When musician John Roderick's 9-year-old daughter asked him how to use a can opener, he saw it as a teaching moment. He refused to show her and vowed that they wouldn't eat until she had puzzled it out. It took her six hours, during which Roderick provided hints, cajoled, philosophized and occasionally teased her.
Roderick documented the event on Twitter, and was excoriated. The typical sentiment was disgusted disbelief: Why not just tell her?
But this reaction shows overconfidence in the answer to a difficult question, one that's especially relevant as parents assist with remote schooling: When kids ask for help, what's the right mix of support and challenge? If you "just tell them," aren't you undercutting motivation and the chance to build independence?
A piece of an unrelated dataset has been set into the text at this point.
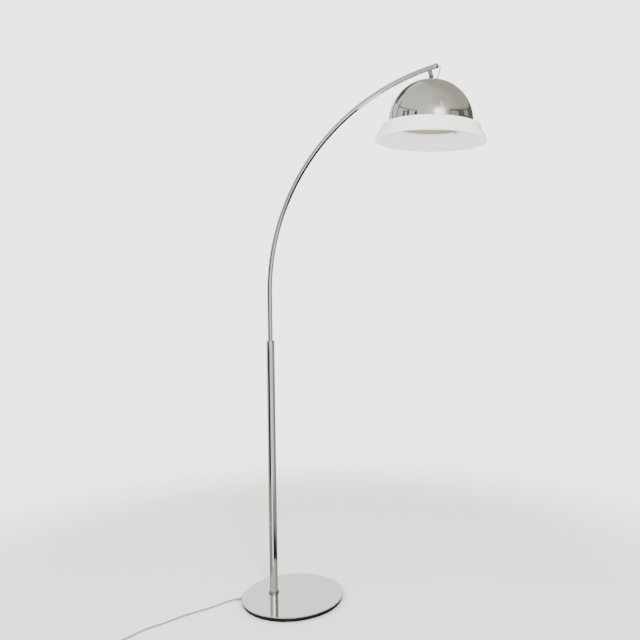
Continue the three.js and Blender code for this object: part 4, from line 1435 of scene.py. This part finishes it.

For over a century, some education theorists have warned that kids who are "just told" might learn superficially. Virtually all researchers agree that understanding involves interpretation; learners don't simply absorb what a parent says, they create their own meaning. For example, if a child hears "Piera saw the doctor yesterday," she goes beyond the literal words and understands that Piera probably felt ill.
Because understanding is active, some theorists advise that the child should act while learning — that is, solve a problem or complete a physical task. Dissecting a frog requires thinking, while listening to an anatomy lecture enables students to only parrot information on a test.
American teachers agree. In a 2013 survey, 82% endorsed the statement "Students learn best by finding solutions to problems on their own." Roderick seems to be in good company.
But research tells a more complicated story. Guidance is critical — if kids are given a problem to solve or a frog to dissect with few instructions, they learn much less than they would if they had been given only an explanation. With skillful hints, however, learning from problems and activities can be equivalent, perhaps even a bit better than, learning from a lecture.
But the most intriguing prediction — that solving problems makes learning deeper — isn't true. In a study on early science learning, researchers taught third- and fourth-graders the importance of changing just one variable at a time in a scientific experiment. Some received instruction, then conducted experiments while others just experimented with little guidance.